3D code data
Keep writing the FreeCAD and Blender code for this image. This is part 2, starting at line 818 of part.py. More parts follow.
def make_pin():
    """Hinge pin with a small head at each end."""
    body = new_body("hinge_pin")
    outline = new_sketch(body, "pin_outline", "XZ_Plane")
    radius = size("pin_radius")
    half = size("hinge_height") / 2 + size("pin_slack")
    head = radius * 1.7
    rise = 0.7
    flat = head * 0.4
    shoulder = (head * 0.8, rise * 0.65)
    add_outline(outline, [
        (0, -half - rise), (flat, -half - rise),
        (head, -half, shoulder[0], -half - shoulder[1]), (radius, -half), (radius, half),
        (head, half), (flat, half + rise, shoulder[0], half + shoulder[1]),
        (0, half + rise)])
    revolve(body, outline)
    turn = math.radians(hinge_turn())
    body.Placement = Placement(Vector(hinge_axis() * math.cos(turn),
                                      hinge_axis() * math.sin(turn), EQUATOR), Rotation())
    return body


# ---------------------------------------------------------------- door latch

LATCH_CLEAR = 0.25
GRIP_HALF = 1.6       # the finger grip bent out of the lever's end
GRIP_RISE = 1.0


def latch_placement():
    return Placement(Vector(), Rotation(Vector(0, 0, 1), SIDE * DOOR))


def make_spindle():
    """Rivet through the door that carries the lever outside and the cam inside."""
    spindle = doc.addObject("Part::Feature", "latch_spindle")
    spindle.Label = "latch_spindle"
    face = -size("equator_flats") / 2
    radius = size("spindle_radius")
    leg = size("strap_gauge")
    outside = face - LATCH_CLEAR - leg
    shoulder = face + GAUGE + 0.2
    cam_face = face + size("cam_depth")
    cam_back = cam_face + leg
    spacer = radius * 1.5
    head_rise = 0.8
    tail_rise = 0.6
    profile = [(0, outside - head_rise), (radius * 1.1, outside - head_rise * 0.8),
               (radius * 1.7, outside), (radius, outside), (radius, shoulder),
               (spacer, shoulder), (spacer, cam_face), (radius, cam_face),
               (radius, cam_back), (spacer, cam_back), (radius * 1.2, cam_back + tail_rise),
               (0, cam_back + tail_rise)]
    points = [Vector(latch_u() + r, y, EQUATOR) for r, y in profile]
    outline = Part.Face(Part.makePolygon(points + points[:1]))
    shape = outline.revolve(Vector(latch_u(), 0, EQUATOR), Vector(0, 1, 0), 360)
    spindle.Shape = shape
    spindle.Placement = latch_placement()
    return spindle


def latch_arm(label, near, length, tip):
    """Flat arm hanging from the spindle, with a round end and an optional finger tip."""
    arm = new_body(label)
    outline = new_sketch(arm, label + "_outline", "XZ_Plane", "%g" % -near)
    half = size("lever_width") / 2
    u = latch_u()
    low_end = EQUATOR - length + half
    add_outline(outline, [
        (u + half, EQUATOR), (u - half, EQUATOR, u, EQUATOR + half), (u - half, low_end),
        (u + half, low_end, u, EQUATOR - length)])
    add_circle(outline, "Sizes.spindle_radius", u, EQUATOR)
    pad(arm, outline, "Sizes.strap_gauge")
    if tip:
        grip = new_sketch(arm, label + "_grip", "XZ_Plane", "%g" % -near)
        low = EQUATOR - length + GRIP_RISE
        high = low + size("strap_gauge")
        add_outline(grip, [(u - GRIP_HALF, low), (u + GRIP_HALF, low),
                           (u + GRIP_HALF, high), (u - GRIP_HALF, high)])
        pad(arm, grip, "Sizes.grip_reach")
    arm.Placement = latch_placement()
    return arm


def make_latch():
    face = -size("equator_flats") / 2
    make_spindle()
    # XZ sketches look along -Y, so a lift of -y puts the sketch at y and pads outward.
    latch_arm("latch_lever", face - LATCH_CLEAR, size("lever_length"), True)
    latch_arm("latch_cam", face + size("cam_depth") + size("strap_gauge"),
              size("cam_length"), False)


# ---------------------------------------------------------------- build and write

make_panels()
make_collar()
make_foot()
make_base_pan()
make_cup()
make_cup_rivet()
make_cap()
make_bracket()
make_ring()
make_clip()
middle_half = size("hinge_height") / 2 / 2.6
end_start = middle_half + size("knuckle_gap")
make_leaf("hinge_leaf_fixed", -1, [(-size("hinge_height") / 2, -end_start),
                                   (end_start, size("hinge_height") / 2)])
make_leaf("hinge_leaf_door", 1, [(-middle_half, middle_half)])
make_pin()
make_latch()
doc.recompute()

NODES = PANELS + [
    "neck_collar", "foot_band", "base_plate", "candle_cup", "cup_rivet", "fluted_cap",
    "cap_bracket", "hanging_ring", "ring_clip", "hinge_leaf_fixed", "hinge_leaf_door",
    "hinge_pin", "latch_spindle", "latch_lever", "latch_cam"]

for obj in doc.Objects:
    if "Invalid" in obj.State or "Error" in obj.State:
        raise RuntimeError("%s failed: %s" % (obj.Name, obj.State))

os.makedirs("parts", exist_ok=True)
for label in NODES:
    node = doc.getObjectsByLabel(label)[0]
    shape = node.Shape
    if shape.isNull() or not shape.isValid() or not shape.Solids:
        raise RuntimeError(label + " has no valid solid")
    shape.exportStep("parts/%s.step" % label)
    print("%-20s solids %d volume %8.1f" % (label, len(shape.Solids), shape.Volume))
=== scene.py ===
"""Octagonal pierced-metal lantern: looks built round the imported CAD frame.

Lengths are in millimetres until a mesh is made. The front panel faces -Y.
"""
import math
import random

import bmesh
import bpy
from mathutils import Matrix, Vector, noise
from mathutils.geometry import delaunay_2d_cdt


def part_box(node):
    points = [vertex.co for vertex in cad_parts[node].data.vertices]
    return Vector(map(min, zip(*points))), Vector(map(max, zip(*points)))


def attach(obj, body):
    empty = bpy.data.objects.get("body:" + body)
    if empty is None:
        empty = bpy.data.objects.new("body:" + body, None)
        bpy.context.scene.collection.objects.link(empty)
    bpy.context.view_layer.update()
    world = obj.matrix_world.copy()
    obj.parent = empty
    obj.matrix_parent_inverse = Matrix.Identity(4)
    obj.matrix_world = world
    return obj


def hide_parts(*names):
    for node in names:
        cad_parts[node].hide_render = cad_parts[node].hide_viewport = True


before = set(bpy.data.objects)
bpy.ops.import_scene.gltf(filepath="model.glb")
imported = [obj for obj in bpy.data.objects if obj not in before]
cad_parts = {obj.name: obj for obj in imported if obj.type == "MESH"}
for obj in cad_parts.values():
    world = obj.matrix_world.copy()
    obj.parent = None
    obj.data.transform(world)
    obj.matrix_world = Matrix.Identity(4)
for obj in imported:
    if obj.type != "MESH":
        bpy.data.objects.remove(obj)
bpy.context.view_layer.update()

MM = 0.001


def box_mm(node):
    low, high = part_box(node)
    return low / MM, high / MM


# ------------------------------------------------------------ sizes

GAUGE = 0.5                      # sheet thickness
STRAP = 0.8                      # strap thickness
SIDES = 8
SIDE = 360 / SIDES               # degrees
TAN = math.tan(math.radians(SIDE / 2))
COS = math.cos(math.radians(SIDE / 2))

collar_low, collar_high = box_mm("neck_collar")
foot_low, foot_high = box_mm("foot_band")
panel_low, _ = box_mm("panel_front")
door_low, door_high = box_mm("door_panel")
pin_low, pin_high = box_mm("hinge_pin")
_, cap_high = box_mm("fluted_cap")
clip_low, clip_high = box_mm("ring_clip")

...

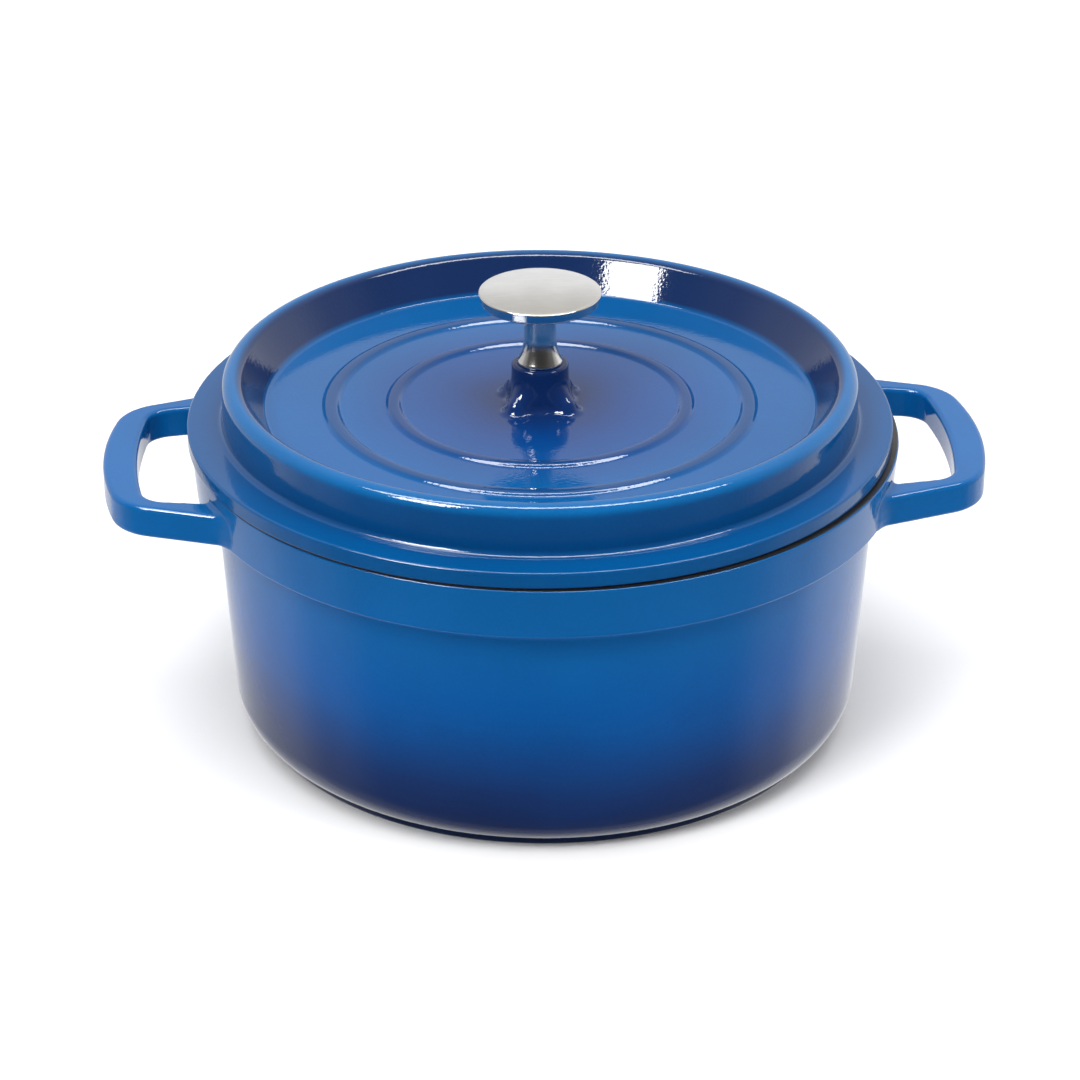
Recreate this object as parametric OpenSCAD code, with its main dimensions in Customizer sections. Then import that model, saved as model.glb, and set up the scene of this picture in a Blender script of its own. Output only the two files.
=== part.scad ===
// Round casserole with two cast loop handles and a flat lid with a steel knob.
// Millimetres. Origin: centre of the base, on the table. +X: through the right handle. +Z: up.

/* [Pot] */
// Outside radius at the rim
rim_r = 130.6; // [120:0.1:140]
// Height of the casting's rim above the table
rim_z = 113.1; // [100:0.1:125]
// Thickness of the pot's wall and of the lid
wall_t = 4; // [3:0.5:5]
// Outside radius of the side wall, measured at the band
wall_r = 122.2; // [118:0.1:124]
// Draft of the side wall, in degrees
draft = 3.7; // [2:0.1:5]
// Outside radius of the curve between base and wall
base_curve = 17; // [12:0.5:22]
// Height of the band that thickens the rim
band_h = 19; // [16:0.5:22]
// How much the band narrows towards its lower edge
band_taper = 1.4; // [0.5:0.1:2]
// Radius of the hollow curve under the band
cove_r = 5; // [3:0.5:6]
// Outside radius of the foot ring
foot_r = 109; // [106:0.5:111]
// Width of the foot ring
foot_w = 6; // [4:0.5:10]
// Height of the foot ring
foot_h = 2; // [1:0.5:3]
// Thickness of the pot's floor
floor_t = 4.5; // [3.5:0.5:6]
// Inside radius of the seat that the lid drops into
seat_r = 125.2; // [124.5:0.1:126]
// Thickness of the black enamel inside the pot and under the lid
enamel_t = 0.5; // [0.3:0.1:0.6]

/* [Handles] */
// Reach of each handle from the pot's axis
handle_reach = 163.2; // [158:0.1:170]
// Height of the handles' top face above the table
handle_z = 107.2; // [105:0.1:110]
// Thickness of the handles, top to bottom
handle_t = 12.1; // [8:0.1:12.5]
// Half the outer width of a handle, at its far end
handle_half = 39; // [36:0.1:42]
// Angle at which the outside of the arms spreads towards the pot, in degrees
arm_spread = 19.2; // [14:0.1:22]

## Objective
Within the listing above, locate the line containing "Recreate this object" and the line containing "arm_spread = 19.2; // [14:0.1:22]". Reproduce those two lines and all lines between them exactly, with nothing added.

## Task solution
Recreate this object as parametric OpenSCAD code, with its main dimensions in Customizer sections. Then import that model, saved as model.glb, and set up the scene of this picture in a Blender script of its own. Output only the two files.
=== part.scad ===
// Round casserole with two cast loop handles and a flat lid with a steel knob.
// Millimetres. Origin: centre of the base, on the table. +X: through the right handle. +Z: up.

/* [Pot] */
// Outside radius at the rim
rim_r = 130.6; // [120:0.1:140]
// Height of the casting's rim above the table
rim_z = 113.1; // [100:0.1:125]
// Thickness of the pot's wall and of the lid
wall_t = 4; // [3:0.5:5]
// Outside radius of the side wall, measured at the band
wall_r = 122.2; // [118:0.1:124]
// Draft of the side wall, in degrees
draft = 3.7; // [2:0.1:5]
// Outside radius of the curve between base and wall
base_curve = 17; // [12:0.5:22]
// Height of the band that thickens the rim
band_h = 19; // [16:0.5:22]
// How much the band narrows towards its lower edge
band_taper = 1.4; // [0.5:0.1:2]
// Radius of the hollow curve under the band
cove_r = 5; // [3:0.5:6]
// Outside radius of the foot ring
foot_r = 109; // [106:0.5:111]
// Width of the foot ring
foot_w = 6; // [4:0.5:10]
// Height of the foot ring
foot_h = 2; // [1:0.5:3]
// Thickness of the pot's floor
floor_t = 4.5; // [3.5:0.5:6]
// Inside radius of the seat that the lid drops into
seat_r = 125.2; // [124.5:0.1:126]
// Thickness of the black enamel inside the pot and under the lid
enamel_t = 0.5; // [0.3:0.1:0.6]

/* [Handles] */
// Reach of each handle from the pot's axis
handle_reach = 163.2; // [158:0.1:170]
// Height of the handles' top face above the table
handle_z = 107.2; // [105:0.1:110]
// Thickness of the handles, top to bottom
handle_t = 12.1; // [8:0.1:12.5]
// Half the outer width of a handle, at its far end
handle_half = 39; // [36:0.1:42]
// Angle at which the outside of the arms spreads towards the pot, in degrees
arm_spread = 19.2; // [14:0.1:22]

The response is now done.